Fund Transfers and Exchange Rates
Now, because of the fluctuating exchange rate it is going to be very important that you allow yourself some room for movement when looking at properties, avoid homes close to the top of your budget range as an adverse movement in currencies could see you falling short of the asking price after making an offer.
You must also speak to a currency specialist about fixing your rate of exchange the closer you get to a purchase. You have a number of options, you can purchase Canadian dollars with your deposit monies at a set rate or you can take an option to buy when the exchange rate reaches a certain point. Take expert advice on this and do not leave it until the last minute either.
With an idea of what you can spend in mind it’s time to go house hunting in Canada!
Once you have found a property, rechecked your finances and made an offer, any preliminary contract signed needs to be subject to you getting the mortgage you need to buy your home in Canada. When it comes time to transferring money into Canada you must ensure you get a Certificate of Importation for the money from any bank you move the cash to so that you can prove where the money originated from and where it went in the event of questions being raised later on.
Finally, don’t forget to factor in the additional purchase costs when buying a home in Canada. These can add up to 10% depending on what is included in the purchase price and the province in which you buy.

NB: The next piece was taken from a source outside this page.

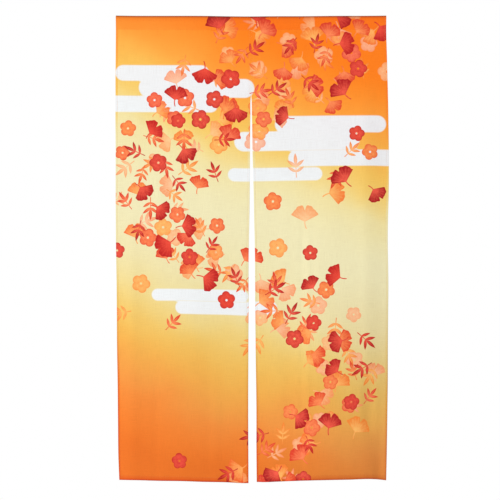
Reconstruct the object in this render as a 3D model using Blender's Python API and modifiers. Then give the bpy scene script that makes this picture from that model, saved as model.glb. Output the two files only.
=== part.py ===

In some provinces, you may have to pay a land transfer tax (a sales tax on property). Metro Vancouver has introduced a 15% property transfer tax for foreign nationals buying real estate there.
You may also have to pay: a mortgage broker’s fee, an appraisal fee, surveying costs (if the seller couldn’t come up with a current survey), a high-ratio mortgage insurance premium (if your down payment is less then 25%), an interest adjustment. Ask your realtor and solicitor up front about these costs before you commit to buying your home in Canada.